▶ **What the task requires**
Please return the full listing below without altering anything.

---------- Supplied information

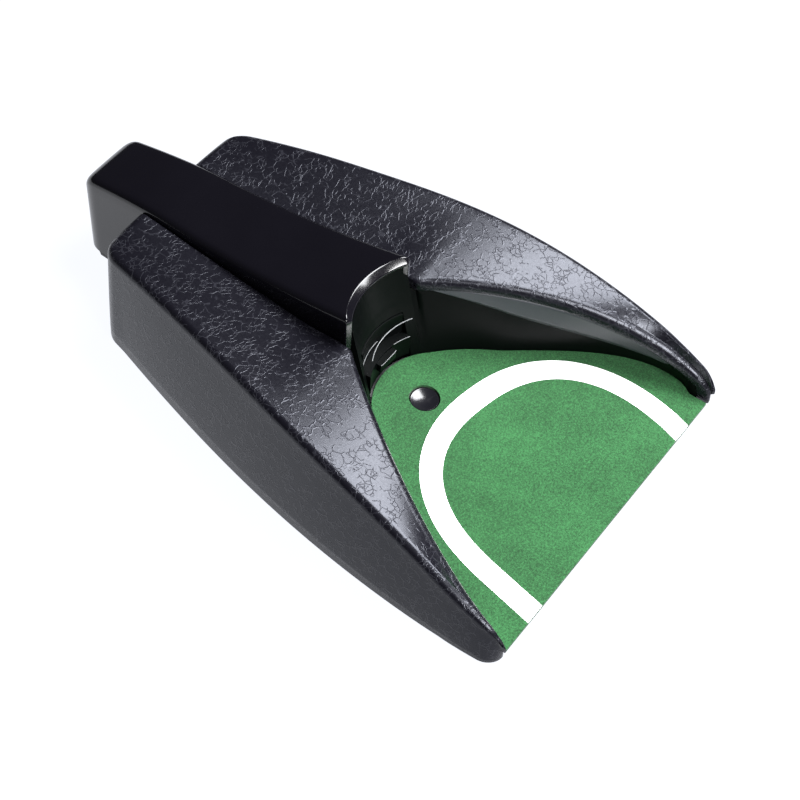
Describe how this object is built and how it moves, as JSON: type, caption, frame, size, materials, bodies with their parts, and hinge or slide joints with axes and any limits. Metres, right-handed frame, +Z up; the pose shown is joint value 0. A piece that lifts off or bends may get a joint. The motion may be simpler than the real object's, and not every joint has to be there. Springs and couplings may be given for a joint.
{
  "type": "automatic putting cup",
  "caption": "Automatic ball-return putting cup: a felt ramp with a ball trigger and a sprung kicker between two swept textured wings, with its drive housing behind.",
  "frame": {"origin": "middle of the part's footprint, on the surface it stands on", "axes": "+X to the part's right as a ball rolls in, +Y from the open front towards the drive housing at the back, +Z up"},
  "size_m": [0.2012, 0.3124, 0.0754],
  "materials": {
    "grained_black_plastic": "satin moulded grain",
    "smooth_black_plastic": "satin gloss",
    "liner_black_plastic": "gloss",
    "dull_black_plastic": "matte",
    "green_felt": "short felt pile",
    "white_felt": "fine felt",
    "button_black_plastic": "gloss",
    "black_rubber": "matte",
    "spring_steel": "drawn",
    "bronze_bush": "sintered",
    "brass": "machined",
    "natural_nylon": "semi matte",
    "white_acetal": "semi matte",
    "battery_wrap": "printed film, no print",
    "circuit_board": "solder mask"
  },
  "bodies": {
    "housing": {"left_wing_shell": "grained_black_plastic", "right_wing_shell": "grained_black_plastic", "tunnel_cover": "smooth_black_plastic", "cup_liner": "liner_black_plastic", "base_plate": "dull_black_plastic", "ramp_plate": "dull_black_plastic", "putting_mat": "green_felt", "ring_inlay": "white_felt", "trigger_spring": "spring_steel", "trigger_switch": "natural_nylon", "left_kicker_spring": "spring_steel", "right_kicker_spring": "spring_steel", "left_guide_bush": "bronze_bush", "right_guide_bush": "bronze_bush", "guide_bracket": "dull_black_plastic", "sector_axle": "spring_steel", "second_axle": "spring_steel", "first_axle": "spring_steel", "left_gearbox_plate": "dull_black_plastic", "right_gearbox_plate": "dull_black_plastic", "motor_can": "spring_steel", "motor_end_cap": "natural_nylon", "battery_holder": "dull_black_plastic", "battery_1": "battery_wrap", "battery_2": "battery_wrap", "battery_spring_1": "spring_steel", "battery_spring_2": "spring_steel", "battery_contact_1": "spring_steel", "battery_contact_2": "spring_steel", "control_board": "circuit_board", "board_relay": "dull_black_plastic", "board_capacitor": "spring_steel", "power_switch_body": "spring_steel", "wing_screw_1": "spring_steel", "rubber_foot_1": "black_rubber", "wing_screw_2": "spring_steel", "rubber_foot_2": "black_rubber", "wing_screw_3": "spring_steel", "rubber_foot_3": "black_rubber", "wing_screw_4": "spring_steel", "rubber_foot_4": "black_rubber", "gearbox_screw_1": "spring_steel", "gearbox_screw_2": "spring_steel", "gearbox_screw_3": "spring_steel", "ramp_screw_1": "spring_steel", "cover_screw_1": "spring_steel", "ramp_screw_2": "spring_steel", "cover_screw_2": "spring_steel"},
    "kicker": {"kicker_paddle": "smooth_black_plastic", "kicker_rack": "natural_nylon", "left_guide_rod": "spring_steel", "right_guide_rod": "spring_steel"},
    "sector_wheel": {"sector_gear": "white_acetal"},
    "second_reduction": {"second_gear": "natural_nylon"},
    "first_reduction": {"first_gear": "white_acetal"},
    "motor_shaft": {"motor_pinion": "brass"},
    "button": {"trigger_button": "button_black_plastic"},
    "switch_knob": {"power_switch_knob": "dull_black_plastic"},
    "battery_lid": {"battery_door": "dull_black_plastic"}
  },
  "joints": [
    {"name": "kicker_slide", "type": "slide", "parent": "housing", "child": "kicker", "axis": [0, 1, 0], "range_m": [-0.01, 0.022], "stiffness_N_per_m": 400, "deforming": ["left_kicker_spring", "right_kicker_spring"]},
    {"name": "sector_turn", "type": "hinge", "parent": "housing", "child": "sector_wheel", "pos_m": [0, 0.04875, 0.034], "axis": [1, 0, 0], "range_deg": [-48.53, 106.17]},
    {"name": "second_turn", "type": "hinge", "parent": "housing", "child": "second_reduction", "pos_m": [0, 0.06754, 0.04084], "axis": [1, 0, 0], "range_deg": [-423.19, 192.63]},
    {"name": "first_turn", "type": "hinge", "parent": "housing", "child": "first_reduction", "pos_m": [0, 0.08348, 0.03164], "axis": [1, 0, 0], "range_deg": [-692.17, 1522.18]},
    {"name": "motor_turn", "type": "hinge", "parent": "housing", "child": "motor_shaft", "pos_m": [0.008, 0.10121, 0.02851], "axis": [1, 0, 0], "range_deg": [-6087.24, 2767.2]},
    {"name": "button_press", "type": "slide", "parent": "housing", "child": "button", "axis": [0, 0, -1], "range_m": [0, 0.0011], "stiffness_N_per_m": 300, "springref_m": -0.0005, "deforming": ["trigger_spring"]},
    {"name": "switch_slide", "type": "slide", "parent": "housing", "child": "switch_knob", "axis": [1, 0, 0], "range_m": [0, 0.0036]},
    {"name": "battery_lid_hinge", "type": "hinge", "parent": "housing", "child": "battery_lid", "pos_m": [-0.0429, 0.07295, 0.0021], "axis": [1, 0, 0], "range_deg": [0, 100]}
  ],
  "couplings": [
    {"joint": "sector_turn", "follows": "kicker_slide", "rad_per_m": 83.333},
    {"joint": "second_turn", "follows": "kicker_slide", "rad_per_m": -333.33},
    {"joint": "first_turn", "follows": "kicker_slide", "rad_per_m": 1200},
    {"joint": "motor_turn", "follows": "kicker_slide", "rad_per_m": -4800}
  ]
}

--------------------

▶ **Task response**
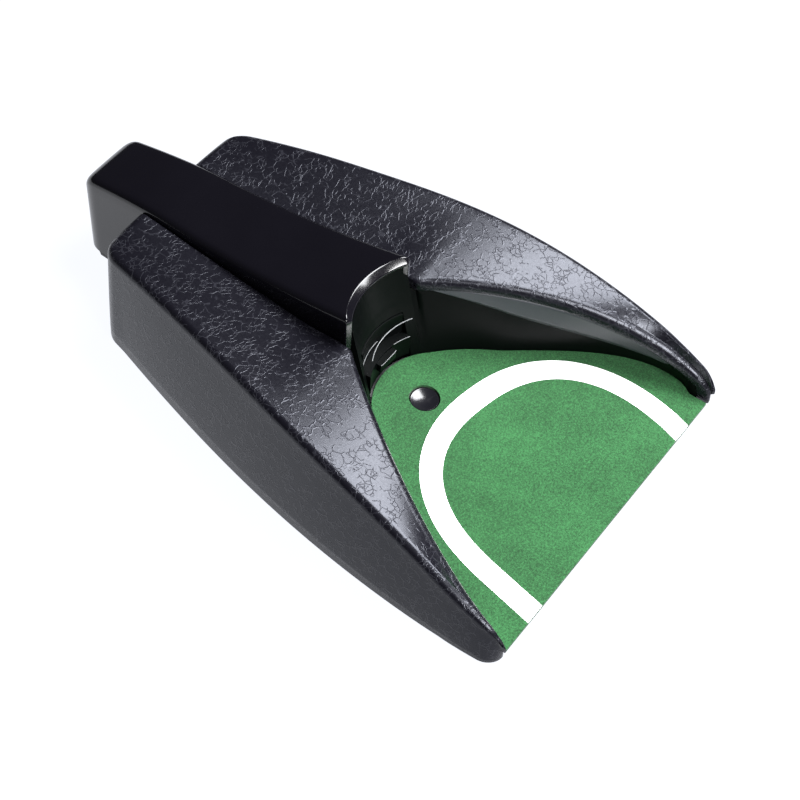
Describe how this object is built and how it moves, as JSON: type, caption, frame, size, materials, bodies with their parts, and hinge or slide joints with axes and any limits. Metres, right-handed frame, +Z up; the pose shown is joint value 0. A piece that lifts off or bends may get a joint. The motion may be simpler than the real object's, and not every joint has to be there. Springs and couplings may be given for a joint.
{
  "type": "automatic putting cup",
  "caption": "Automatic ball-return putting cup: a felt ramp with a ball trigger and a sprung kicker between two swept textured wings, with its drive housing behind.",
  "frame": {"origin": "middle of the part's footprint, on the surface it stands on", "axes": "+X to the part's right as a ball rolls in, +Y from the open front towards the drive housing at the back, +Z up"},
  "size_m": [0.2012, 0.3124, 0.0754],
  "materials": {
    "grained_black_plastic": "satin moulded grain",
    "smooth_black_plastic": "satin gloss",
    "liner_black_plastic": "gloss",
    "dull_black_plastic": "matte",
    "green_felt": "short felt pile",
    "white_felt": "fine felt",
    "button_black_plastic": "gloss",
    "black_rubber": "matte",
    "spring_steel": "drawn",
    "bronze_bush": "sintered",
    "brass": "machined",
    "natural_nylon": "semi matte",
    "white_acetal": "semi matte",
    "battery_wrap": "printed film, no print",
    "circuit_board": "solder mask"
  },
  "bodies": {
    "housing": {"left_wing_shell": "grained_black_plastic", "right_wing_shell": "grained_black_plastic", "tunnel_cover": "smooth_black_plastic", "cup_liner": "liner_black_plastic", "base_plate": "dull_black_plastic", "ramp_plate": "dull_black_plastic", "putting_mat": "green_felt", "ring_inlay": "white_felt", "trigger_spring": "spring_steel", "trigger_switch": "natural_nylon", "left_kicker_spring": "spring_steel", "right_kicker_spring": "spring_steel", "left_guide_bush": "bronze_bush", "right_guide_bush": "bronze_bush", "guide_bracket": "dull_black_plastic", "sector_axle": "spring_steel", "second_axle": "spring_steel", "first_axle": "spring_steel", "left_gearbox_plate": "dull_black_plastic", "right_gearbox_plate": "dull_black_plastic", "motor_can": "spring_steel", "motor_end_cap": "natural_nylon", "battery_holder": "dull_black_plastic", "battery_1": "battery_wrap", "battery_2": "battery_wrap", "battery_spring_1": "spring_steel", "battery_spring_2": "spring_steel", "battery_contact_1": "spring_steel", "battery_contact_2": "spring_steel", "control_board": "circuit_board", "board_relay": "dull_black_plastic", "board_capacitor": "spring_steel", "power_switch_body": "spring_steel", "wing_screw_1": "spring_steel", "rubber_foot_1": "black_rubber", "wing_screw_2": "spring_steel", "rubber_foot_2": "black_rubber", "wing_screw_3": "spring_steel", "rubber_foot_3": "black_rubber", "wing_screw_4": "spring_steel", "rubber_foot_4": "black_rubber", "gearbox_screw_1": "spring_steel", "gearbox_screw_2": "spring_steel", "gearbox_screw_3": "spring_steel", "ramp_screw_1": "spring_steel", "cover_screw_1": "spring_steel", "ramp_screw_2": "spring_steel", "cover_screw_2": "spring_steel"},
    "kicker": {"kicker_paddle": "smooth_black_plastic", "kicker_rack": "natural_nylon", "left_guide_rod": "spring_steel", "right_guide_rod": "spring_steel"},
    "sector_wheel": {"sector_gear": "white_acetal"},
    "second_reduction": {"second_gear": "natural_nylon"},
    "first_reduction": {"first_gear": "white_acetal"},
    "motor_shaft": {"motor_pinion": "brass"},
    "button": {"trigger_button": "button_black_plastic"},
    "switch_knob": {"power_switch_knob": "dull_black_plastic"},
    "battery_lid": {"battery_door": "dull_black_plastic"}
  },
  "joints": [
    {"name": "kicker_slide", "type": "slide", "parent": "housing", "child": "kicker", "axis": [0, 1, 0], "range_m": [-0.01, 0.022], "stiffness_N_per_m": 400, "deforming": ["left_kicker_spring", "right_kicker_spring"]},
    {"name": "sector_turn", "type": "hinge", "parent": "housing", "child": "sector_wheel", "pos_m": [0, 0.04875, 0.034], "axis": [1, 0, 0], "range_deg": [-48.53, 106.17]},
    {"name": "second_turn", "type": "hinge", "parent": "housing", "child": "second_reduction", "pos_m": [0, 0.06754, 0.04084], "axis": [1, 0, 0], "range_deg": [-423.19, 192.63]},
    {"name": "first_turn", "type": "hinge", "parent": "housing", "child": "first_reduction", "pos_m": [0, 0.08348, 0.03164], "axis": [1, 0, 0], "range_deg": [-692.17, 1522.18]},
    {"name": "motor_turn", "type": "hinge", "parent": "housing", "child": "motor_shaft", "pos_m": [0.008, 0.10121, 0.02851], "axis": [1, 0, 0], "range_deg": [-6087.24, 2767.2]},
    {"name": "button_press", "type": "slide", "parent": "housing", "child": "button", "axis": [0, 0, -1], "range_m": [0, 0.0011], "stiffness_N_per_m": 300, "springref_m": -0.0005, "deforming": ["trigger_spring"]},
    {"name": "switch_slide", "type": "slide", "parent": "housing", "child": "switch_knob", "axis": [1, 0, 0], "range_m": [0, 0.0036]},
    {"name": "battery_lid_hinge", "type": "hinge", "parent": "housing", "child": "battery_lid", "pos_m": [-0.0429, 0.07295, 0.0021], "axis": [1, 0, 0], "range_deg": [0, 100]}
  ],
  "couplings": [
    {"joint": "sector_turn", "follows": "kicker_slide", "rad_per_m": 83.333},
    {"joint": "second_turn", "follows": "kicker_slide", "rad_per_m": -333.33},
    {"joint": "first_turn", "follows": "kicker_slide", "rad_per_m": 1200},
    {"joint": "motor_turn", "follows": "kicker_slide", "rad_per_m": -4800}
  ]
}